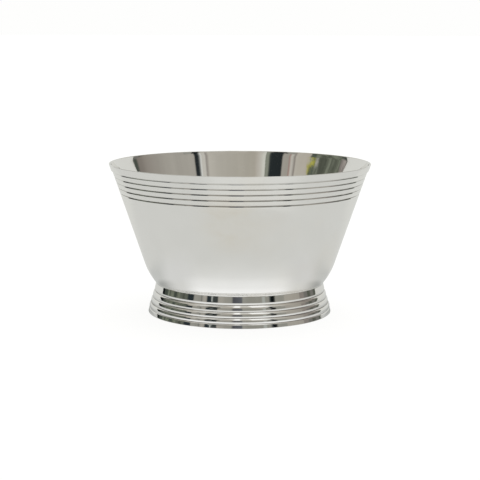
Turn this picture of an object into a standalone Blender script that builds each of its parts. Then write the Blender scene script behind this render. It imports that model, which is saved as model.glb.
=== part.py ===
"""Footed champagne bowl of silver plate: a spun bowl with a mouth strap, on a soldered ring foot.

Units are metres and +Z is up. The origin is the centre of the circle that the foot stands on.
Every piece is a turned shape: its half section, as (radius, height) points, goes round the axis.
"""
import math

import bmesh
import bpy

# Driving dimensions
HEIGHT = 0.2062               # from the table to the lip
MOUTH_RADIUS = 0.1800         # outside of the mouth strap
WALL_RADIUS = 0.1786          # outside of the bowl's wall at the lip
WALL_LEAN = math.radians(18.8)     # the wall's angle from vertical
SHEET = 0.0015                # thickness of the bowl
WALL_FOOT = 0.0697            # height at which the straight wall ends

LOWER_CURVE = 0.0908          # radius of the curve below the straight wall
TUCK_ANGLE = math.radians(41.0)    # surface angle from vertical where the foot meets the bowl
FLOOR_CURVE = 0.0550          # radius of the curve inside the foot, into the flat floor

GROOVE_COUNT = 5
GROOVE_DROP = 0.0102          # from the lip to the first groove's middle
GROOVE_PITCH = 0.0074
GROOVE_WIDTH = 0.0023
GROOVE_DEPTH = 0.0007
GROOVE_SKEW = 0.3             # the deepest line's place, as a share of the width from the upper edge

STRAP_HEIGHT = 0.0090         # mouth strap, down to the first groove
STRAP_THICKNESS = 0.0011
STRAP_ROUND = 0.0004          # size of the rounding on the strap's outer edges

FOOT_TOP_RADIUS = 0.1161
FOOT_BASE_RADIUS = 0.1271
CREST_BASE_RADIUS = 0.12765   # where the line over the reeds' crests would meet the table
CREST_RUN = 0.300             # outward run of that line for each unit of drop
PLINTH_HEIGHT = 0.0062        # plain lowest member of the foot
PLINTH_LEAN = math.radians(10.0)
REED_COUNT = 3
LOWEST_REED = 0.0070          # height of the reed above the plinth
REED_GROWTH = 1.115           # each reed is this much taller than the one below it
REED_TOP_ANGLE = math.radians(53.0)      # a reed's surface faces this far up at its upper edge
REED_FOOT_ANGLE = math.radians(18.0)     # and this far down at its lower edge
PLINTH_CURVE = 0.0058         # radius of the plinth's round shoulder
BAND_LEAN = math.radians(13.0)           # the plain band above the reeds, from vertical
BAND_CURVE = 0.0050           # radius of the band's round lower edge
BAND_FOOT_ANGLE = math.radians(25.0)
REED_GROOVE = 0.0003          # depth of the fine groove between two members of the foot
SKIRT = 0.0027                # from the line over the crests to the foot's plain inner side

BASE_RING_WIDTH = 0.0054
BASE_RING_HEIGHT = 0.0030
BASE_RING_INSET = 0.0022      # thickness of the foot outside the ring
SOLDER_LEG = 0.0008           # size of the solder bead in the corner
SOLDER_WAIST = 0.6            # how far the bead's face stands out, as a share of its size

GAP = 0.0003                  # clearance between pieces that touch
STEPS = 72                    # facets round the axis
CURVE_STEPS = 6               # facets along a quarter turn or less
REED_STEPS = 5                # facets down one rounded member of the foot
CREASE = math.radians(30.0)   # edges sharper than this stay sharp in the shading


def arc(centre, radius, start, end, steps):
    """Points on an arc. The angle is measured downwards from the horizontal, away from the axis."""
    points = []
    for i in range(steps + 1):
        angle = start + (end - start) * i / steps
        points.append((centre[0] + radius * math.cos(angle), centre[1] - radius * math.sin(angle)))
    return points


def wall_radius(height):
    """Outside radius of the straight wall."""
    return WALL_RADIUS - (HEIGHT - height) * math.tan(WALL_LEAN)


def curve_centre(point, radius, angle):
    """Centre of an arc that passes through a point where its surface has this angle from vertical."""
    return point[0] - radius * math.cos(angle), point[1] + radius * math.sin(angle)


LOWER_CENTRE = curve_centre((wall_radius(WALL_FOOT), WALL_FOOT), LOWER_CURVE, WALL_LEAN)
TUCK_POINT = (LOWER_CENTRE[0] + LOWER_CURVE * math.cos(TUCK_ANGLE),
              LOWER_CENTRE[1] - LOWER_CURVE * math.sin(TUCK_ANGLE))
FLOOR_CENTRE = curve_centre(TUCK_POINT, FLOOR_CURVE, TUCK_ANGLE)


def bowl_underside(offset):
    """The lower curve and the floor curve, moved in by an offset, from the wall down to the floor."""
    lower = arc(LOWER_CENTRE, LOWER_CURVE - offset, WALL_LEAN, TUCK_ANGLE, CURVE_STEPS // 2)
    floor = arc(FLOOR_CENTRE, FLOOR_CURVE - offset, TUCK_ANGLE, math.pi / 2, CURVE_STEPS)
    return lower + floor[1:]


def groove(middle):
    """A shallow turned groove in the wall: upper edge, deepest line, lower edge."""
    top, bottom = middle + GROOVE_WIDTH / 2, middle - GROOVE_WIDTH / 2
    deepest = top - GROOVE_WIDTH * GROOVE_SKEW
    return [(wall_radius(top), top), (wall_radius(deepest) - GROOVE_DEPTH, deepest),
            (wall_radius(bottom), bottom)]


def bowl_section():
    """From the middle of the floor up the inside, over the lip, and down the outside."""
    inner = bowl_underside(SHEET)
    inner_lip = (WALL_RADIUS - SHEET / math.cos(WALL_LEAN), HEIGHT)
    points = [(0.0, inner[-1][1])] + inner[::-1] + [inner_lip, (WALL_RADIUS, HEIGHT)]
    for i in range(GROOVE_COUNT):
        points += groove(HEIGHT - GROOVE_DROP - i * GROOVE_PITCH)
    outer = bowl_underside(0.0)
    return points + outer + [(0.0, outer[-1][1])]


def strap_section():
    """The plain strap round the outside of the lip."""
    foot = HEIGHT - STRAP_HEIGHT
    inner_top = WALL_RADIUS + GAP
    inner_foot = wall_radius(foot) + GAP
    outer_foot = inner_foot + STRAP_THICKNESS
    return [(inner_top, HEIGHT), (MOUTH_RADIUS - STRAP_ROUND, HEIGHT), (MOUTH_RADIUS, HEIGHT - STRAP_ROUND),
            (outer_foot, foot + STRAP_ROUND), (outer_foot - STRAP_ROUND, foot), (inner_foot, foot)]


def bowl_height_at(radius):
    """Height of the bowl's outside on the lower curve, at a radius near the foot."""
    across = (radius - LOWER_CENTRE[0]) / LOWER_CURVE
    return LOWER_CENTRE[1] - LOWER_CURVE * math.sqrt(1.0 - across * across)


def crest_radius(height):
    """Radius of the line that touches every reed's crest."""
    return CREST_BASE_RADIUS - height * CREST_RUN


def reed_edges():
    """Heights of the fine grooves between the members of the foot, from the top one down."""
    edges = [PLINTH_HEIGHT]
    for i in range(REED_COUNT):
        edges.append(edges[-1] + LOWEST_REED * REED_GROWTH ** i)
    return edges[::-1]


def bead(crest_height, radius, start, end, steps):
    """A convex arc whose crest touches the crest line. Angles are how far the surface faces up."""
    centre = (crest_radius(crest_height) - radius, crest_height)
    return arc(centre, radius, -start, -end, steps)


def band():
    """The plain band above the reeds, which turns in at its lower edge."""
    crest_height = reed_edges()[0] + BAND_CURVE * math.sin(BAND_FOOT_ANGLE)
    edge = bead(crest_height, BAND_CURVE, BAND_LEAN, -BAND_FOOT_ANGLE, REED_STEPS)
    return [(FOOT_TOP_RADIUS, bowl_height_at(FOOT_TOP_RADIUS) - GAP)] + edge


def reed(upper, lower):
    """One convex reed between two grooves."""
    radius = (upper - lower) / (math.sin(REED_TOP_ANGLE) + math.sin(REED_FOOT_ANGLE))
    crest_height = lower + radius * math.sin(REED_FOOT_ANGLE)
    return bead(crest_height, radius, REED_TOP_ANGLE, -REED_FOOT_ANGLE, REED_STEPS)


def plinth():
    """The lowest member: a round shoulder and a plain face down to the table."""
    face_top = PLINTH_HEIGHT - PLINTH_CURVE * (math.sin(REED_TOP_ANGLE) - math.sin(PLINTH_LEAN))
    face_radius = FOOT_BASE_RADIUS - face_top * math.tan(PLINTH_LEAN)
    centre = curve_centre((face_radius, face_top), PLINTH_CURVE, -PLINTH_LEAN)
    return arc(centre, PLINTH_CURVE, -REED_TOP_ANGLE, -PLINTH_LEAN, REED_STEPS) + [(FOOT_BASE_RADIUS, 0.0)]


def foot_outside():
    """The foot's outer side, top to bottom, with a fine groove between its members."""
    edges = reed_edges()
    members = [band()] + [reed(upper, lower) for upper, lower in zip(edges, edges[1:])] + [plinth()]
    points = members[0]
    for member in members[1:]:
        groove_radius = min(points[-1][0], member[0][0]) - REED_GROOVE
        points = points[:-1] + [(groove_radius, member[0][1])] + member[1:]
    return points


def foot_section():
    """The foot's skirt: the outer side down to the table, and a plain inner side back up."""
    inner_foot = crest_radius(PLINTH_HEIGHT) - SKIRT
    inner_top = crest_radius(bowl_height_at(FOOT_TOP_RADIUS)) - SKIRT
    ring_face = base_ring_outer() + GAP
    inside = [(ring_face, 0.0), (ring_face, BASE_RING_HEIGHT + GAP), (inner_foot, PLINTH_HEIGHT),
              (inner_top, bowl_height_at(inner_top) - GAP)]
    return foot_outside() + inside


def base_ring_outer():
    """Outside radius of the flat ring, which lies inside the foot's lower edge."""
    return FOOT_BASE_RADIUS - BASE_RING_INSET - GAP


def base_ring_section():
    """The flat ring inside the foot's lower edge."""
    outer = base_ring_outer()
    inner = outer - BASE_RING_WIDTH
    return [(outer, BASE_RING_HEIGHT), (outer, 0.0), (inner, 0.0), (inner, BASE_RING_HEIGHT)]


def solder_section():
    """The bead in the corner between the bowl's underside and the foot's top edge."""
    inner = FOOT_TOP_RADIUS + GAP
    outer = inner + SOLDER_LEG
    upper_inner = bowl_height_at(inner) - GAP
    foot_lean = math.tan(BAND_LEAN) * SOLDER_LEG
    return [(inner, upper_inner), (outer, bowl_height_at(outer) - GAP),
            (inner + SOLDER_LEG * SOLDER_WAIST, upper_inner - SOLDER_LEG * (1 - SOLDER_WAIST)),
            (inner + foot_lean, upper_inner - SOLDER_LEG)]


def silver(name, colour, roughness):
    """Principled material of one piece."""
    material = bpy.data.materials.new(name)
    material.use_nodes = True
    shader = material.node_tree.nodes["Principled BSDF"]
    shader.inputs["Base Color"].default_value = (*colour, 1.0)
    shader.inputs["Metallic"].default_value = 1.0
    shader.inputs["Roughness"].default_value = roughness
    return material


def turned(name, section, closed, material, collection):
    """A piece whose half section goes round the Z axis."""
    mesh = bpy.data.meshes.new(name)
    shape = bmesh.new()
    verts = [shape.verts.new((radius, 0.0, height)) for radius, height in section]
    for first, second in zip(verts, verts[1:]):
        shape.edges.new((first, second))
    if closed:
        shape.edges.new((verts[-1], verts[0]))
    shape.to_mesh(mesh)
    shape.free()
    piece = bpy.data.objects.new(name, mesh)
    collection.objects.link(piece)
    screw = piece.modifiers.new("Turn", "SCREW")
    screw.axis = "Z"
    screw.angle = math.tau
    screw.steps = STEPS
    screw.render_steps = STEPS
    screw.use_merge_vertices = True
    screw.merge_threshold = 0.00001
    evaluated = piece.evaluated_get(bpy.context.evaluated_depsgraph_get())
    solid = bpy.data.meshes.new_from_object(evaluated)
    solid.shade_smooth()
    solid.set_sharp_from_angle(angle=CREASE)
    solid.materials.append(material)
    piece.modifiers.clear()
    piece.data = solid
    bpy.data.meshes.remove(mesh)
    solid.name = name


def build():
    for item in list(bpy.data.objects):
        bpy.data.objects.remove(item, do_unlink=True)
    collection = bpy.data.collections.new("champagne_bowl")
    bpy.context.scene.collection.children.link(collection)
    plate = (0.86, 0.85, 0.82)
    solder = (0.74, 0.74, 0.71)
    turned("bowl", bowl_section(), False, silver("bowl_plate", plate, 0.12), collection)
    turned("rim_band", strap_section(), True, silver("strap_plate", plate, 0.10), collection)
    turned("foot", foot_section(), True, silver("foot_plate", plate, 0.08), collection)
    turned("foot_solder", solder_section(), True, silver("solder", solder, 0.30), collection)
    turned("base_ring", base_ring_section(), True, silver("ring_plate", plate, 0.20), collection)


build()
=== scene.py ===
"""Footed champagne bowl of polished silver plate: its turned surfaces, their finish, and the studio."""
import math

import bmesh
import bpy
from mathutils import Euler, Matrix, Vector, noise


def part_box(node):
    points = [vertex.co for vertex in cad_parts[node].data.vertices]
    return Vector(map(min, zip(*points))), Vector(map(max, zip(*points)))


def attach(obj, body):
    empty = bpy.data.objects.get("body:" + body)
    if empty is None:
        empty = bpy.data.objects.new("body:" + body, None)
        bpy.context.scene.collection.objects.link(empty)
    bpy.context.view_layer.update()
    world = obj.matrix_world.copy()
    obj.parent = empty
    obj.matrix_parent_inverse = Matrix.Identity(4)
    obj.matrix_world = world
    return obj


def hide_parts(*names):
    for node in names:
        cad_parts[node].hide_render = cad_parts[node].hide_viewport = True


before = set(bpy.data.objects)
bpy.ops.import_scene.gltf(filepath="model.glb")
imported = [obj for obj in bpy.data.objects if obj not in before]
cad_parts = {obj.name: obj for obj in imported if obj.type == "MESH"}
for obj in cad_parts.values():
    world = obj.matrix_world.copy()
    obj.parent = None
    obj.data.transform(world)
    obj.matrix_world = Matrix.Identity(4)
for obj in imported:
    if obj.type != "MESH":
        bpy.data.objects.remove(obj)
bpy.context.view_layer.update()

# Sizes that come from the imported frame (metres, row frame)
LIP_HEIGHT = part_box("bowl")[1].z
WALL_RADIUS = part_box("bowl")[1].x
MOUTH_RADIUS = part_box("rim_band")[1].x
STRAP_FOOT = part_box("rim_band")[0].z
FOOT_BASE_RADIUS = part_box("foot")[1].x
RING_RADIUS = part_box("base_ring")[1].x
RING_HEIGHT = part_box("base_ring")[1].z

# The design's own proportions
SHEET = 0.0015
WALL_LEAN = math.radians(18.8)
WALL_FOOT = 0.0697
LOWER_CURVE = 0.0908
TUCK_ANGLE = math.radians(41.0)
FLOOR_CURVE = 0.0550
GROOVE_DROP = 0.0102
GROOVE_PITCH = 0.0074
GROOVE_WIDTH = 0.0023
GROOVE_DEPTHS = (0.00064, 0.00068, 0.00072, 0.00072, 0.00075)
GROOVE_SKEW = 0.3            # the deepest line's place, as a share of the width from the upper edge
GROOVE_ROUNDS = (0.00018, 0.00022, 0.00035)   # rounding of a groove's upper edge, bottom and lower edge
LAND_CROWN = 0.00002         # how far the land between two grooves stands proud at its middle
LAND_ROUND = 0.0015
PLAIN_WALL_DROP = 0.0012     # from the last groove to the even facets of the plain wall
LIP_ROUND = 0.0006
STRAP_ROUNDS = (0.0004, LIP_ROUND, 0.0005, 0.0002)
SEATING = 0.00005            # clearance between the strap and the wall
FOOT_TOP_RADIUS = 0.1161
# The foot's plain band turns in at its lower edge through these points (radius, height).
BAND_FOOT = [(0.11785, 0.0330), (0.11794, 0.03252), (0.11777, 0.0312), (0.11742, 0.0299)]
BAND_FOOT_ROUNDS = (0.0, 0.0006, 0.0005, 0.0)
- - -
(Work to be completed): In the listing above, locate the line with "piece.modifiers.clear()" and the line with "obj.parent = None", then extract exactly those lines and every line between them, and nothing more.

(Exercise output):
    piece.modifiers.clear()
    piece.data = solid
    bpy.data.meshes.remove(mesh)
    solid.name = name


def build():
    for item in list(bpy.data.objects):
        bpy.data.objects.remove(item, do_unlink=True)
    collection = bpy.data.collections.new("champagne_bowl")
    bpy.context.scene.collection.children.link(collection)
    plate = (0.86, 0.85, 0.82)
    solder = (0.74, 0.74, 0.71)
    turned("bowl", bowl_section(), False, silver("bowl_plate", plate, 0.12), collection)
    turned("rim_band", strap_section(), True, silver("strap_plate", plate, 0.10), collection)
    turned("foot", foot_section(), True, silver("foot_plate", plate, 0.08), collection)
    turned("foot_solder", solder_section(), True, silver("solder", solder, 0.30), collection)
    turned("base_ring", base_ring_section(), True, silver("ring_plate", plate, 0.20), collection)


build()
=== scene.py ===
"""Footed champagne bowl of polished silver plate: its turned surfaces, their finish, and the studio."""
import math

import bmesh
import bpy
from mathutils import Euler, Matrix, Vector, noise


def part_box(node):
    points = [vertex.co for vertex in cad_parts[node].data.vertices]
    return Vector(map(min, zip(*points))), Vector(map(max, zip(*points)))


def attach(obj, body):
    empty = bpy.data.objects.get("body:" + body)
    if empty is None:
        empty = bpy.data.objects.new("body:" + body, None)
        bpy.context.scene.collection.objects.link(empty)
    bpy.context.view_layer.update()
    world = obj.matrix_world.copy()
    obj.parent = empty
    obj.matrix_parent_inverse = Matrix.Identity(4)
    obj.matrix_world = world
    return obj


def hide_parts(*names):
    for node in names:
        cad_parts[node].hide_render = cad_parts[node].hide_viewport = True


before = set(bpy.data.objects)
bpy.ops.import_scene.gltf(filepath="model.glb")
imported = [obj for obj in bpy.data.objects if obj not in before]
cad_parts = {obj.name: obj for obj in imported if obj.type == "MESH"}
for obj in cad_parts.values():
    world = obj.matrix_world.copy()
    obj.parent = None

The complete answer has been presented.